Na avaliação de Dipp, "atores indesejados" pela Lei são trazidos atualmente ao debate atualmente por conta da Operação Lava Jato, como o Ministério Público e o Tribunal de Contas. O atraso na regulamentação da lei "contaminou" a discussão com os fatos concretos da Lava Jato, nas palavras do ex-ministro.

A Lei 12.846, conhecida como Lei Anticorrupção, foi sancionada em agosto de 2013, entrou em vigor em janeiro de 2014 e foi regulamentada apenas na última semana. "Estamos colocando essa lei casuisticamente. Estamos examinando frente ao quê? À Operação Lava Jato, o que causa distorção na aplicação da lei, que já é complexa por sua própria natureza", disse o ministro.

O ministro-chefe da CGU, Valdir Simão, saiu em defesa da regulamentação e rechaçou a possibilidade de tanto a lei como o decreto terem sido afetados pelo caso de corrupção na Petrobras. "A Lei (Anticorrupção) foi aprovada em 2013 e quem estabelece as multas é a lei. Ela foi encaminhada ao Congresso em 2010. Então não foi direcionada à Lava Jato. Nem a regulamentação. A regulamentação foi feita com base em critérios técnicos", defendeu Simão, que participou do mesmo evento do ex-ministro do STJ.

Dipp defende a não participação do MP e do TCU na celebração de acordos de leniência entre empresas envolvidas em esquemas de corrupção e desvios e Poder Público. "O MP quer participar do acordo de leniência. Não deve. Já participa da colaboração premiada. Sobre o TCU, onde está a possibilidade na lei de intervenção do TCU?", questiona Dipp.
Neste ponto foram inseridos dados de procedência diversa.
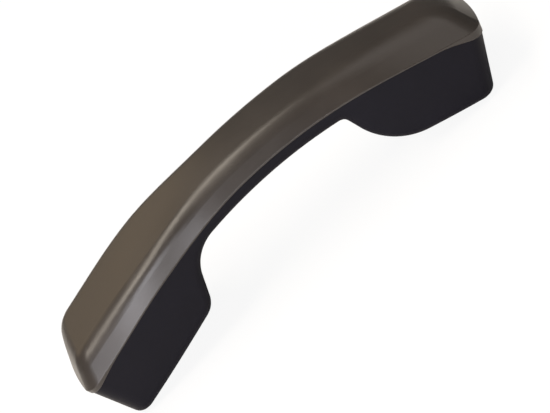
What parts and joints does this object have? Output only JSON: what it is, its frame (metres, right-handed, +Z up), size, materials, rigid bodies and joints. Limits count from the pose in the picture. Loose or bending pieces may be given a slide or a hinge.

A Lei Anticorrupção e o decreto que a regulamenta apontam que a prerrogativa para celebrar os acordos é da CGU. O ex-ministro do STJ diz que o decreto que regulamenta a Lei Anticorrupção concedeu um "protagonismo exagerado" à controladoria, ao prever a possibilidade de o próprio órgão instaurar os processos administrativos de responsabilização.

O presidente da Associação Nacional dos Procuradores da República (ANPR), Alexandre Camanho, criticou a falta de participação do Ministério Público nos acordos. "Não deixa de ser curioso que quem mais têm externado preocupação em relação à autonomia do Executivo (na celebração dos acordos) são as próprias empresas por medo de, sejamos claros, achaque", disse o procurador no evento.

No caso da Operação Lava Jato, a leniência com empreiteiras envolvidas é defendida pelo governo federal como uma solução para evitar a paralisação de obras públicas no País e a quebra de empresas. Há cerca de um mês, contudo, procuradores envolvidos na investigação foram ao TCU pedir que a Corte evitasse que os acordos fossem fechados. A alegação é de que o Ministério Público tem acesso a informações sigilosas do caso e os acordos não seriam benéficos para o avanço das investigações.

O acordo de leniência traz para as empresas "muito mais problemas do que vantagens", afirma Gilson Dipp Ele menciona que um acordo com o Poder Público no âmbito administrativo não exclui ação penal se o ato configurar crime, tampouco exime a ação administrativa fiscal – por parte da Receita Federal.